Béla Szabados, Ludwig Wittgenstein on Race, Gender and Cultural Identity, Edwin Mellen, 2010, 275pp., $109.95 (hbk), ISBN 9780773438170.

Reviewed by Laurence Goldstein, University of Kent

2010.08.07


 

Some who have written on the philosophy of Wittgenstein, including Ray Monk, Georg Henrik von Wright and the present author, have sensed that, in some way, difficult to describe, knowledge of the man’s life, and of the peculiarities of his character, will contribute to an understanding of his philosophical views. I think it fair to say that, to date, this way of attempting to throw light on the subject has achieved little illumination. Béla Szabados seeks to do better. He holds that biographical or socio-cultural information can help settle disputes about the interpretation of an author’s philosophical writings (p. 60). This, Szabados thinks, is likely to be especially true of Wittgenstein who held that ‘work on philosophy … is really more a work on oneself’. Szabados believes that ’Wittgenstein’s literary executors may have made a mistake in their attempts to separate Wittgenstein’s personal remarks from those traditionally accepted as philosophical… . Such a separation is likely to blind us to the philosophical aspects of the personal and the personal aspects of the philosophical’. Szabados accordingly devotes a lot of time to exploring Wittgenstein’s notebooks and private diaries. He claims that ‘philosophy is essentially a personal endeavour in truth and in Wittgenstein, there is no facet of Wittgenstein’s personality which can be said in advance to be irrelevant to an understanding of his philosophy’ (p. 2).

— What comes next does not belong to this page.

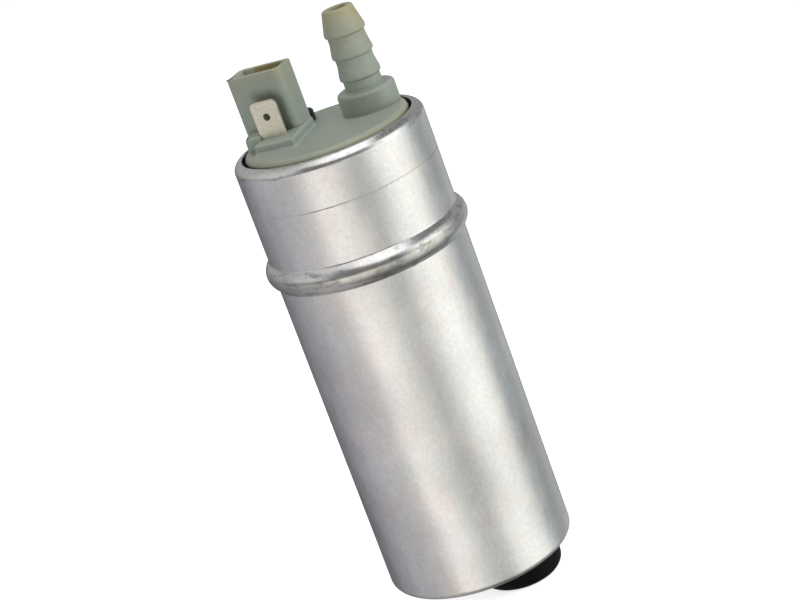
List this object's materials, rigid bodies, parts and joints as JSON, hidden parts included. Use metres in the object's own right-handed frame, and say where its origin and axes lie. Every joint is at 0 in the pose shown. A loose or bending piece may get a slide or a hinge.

It is odd that Szabados tells us what essentially philosophy is, when, two pages later, he is execrating the ‘cravings for unity, for essence’. And what, anyway, is ‘a personal endeavour in truth’? Szabados’ text, particularly the first half, is littered with pretentious phrases, dubious grammar and tenuous sense. ‘When you look into the mirror of a philosopher, eventually you have got to be able to see yourself too. And to do this, you need to give something of yourself’ (p. 15). ‘A philosopher also deconstructs himself as he philosophizes’ (p. 17). However, Szabados frequently writes well, and the book does offer a novel account of the relationship between Wittgenstein’s life and work. This reviewer felt obliged, under Szabados’ guiding hand, to re-evaluate some of his own long-standing negative views about Wittgenstein’s character.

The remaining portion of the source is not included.